Traceback (most recent call last):                      
  File "/usr/local/bin/datasets-cli", line 8, in <module>
    sys.exit(main())
  File "/usr/local/lib/python3.9/dist-packages/datasets/commands/datasets_cli.py", line 39, in main
    service.run()
  File "/usr/local/lib/python3.9/dist-packages/datasets/commands/test.py", line 137, in run
    builder.download_and_prepare(
  File "/usr/local/lib/python3.9/dist-packages/datasets/builder.py", line 704, in download_and_prepare
    self._download_and_prepare(
  File "/usr/local/lib/python3.9/dist-packages/datasets/builder.py", line 1227, in _download_and_prepare
    super()._download_and_prepare(dl_manager, verify_infos, check_duplicate_keys=verify_infos)

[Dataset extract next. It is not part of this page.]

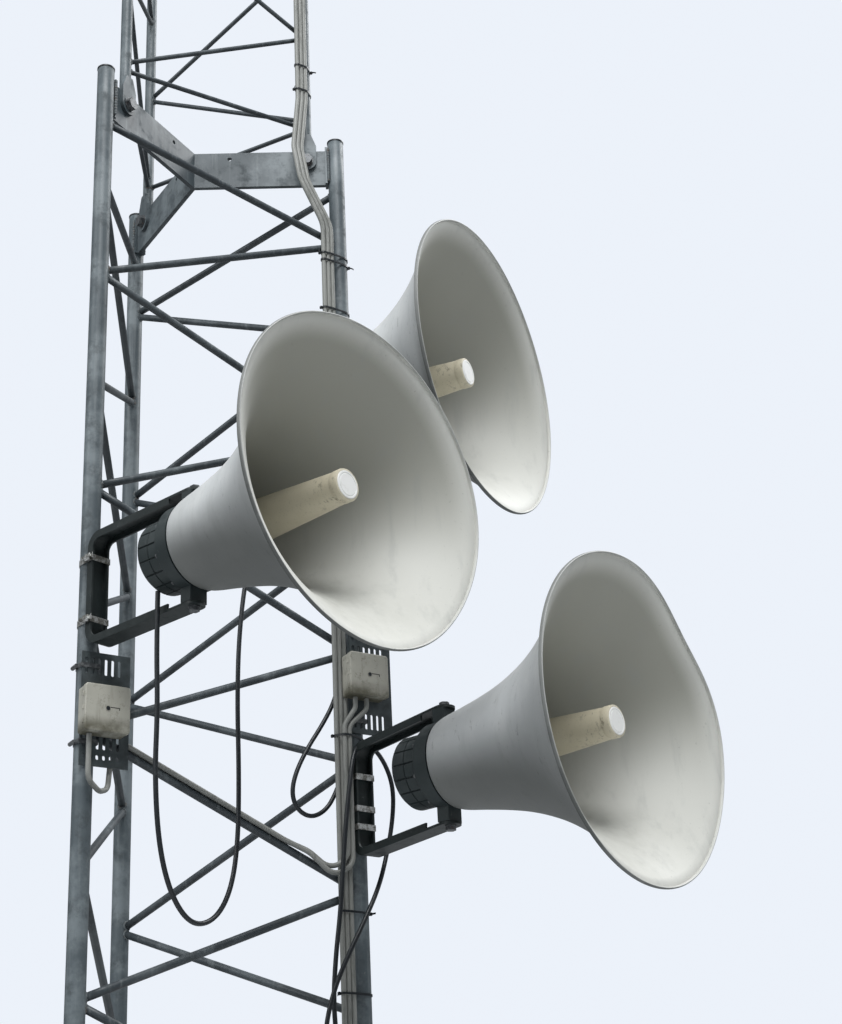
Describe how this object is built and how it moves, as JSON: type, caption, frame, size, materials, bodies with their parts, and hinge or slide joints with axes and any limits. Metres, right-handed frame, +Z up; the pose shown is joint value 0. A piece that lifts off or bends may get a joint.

  File "/usr/local/lib/python3.9/dist-packages/datasets/builder.py", line 793, in _download_and_prepare
    self._prepare_split(split_generator, **prepare_split_kwargs)
  File "/usr/local/lib/python3.9/dist-packages/datasets/builder.py", line 1210, in _prepare_split
    for key, record in logging.tqdm(
  File "/usr/local/lib/python3.9/dist-packages/tqdm/std.py", line 1195, in __iter__
    for obj in iterable:
  File "/root/.cache/huggingface/modules/datasets_modules/datasets/make_dataset/4bbb8fc5763c15089fd4ed23fac05a06ad51d0c3652e1303dfed3c7edf82ede8/make_dataset.py", line 126, in _generate_examples
    "original_image": {"path": file_path, "bytes": file_obj.read()},
  File "/usr/lib/python3.9/tarfile.py", line 683, in read
    self.fileobj.seek(offset + (self.position - start))
  File "/usr/lib/python3.9/tarfile.py", line 515, in seek
    raise StreamError("seeking backwards is not allowed")
tarfile.StreamError: seeking backwards is not allowed

Yes I realized that. Will try that.

Can I use multiple tar part files instead of a single .tar file? I tried with a single part file but extension was illegal. How can I use this?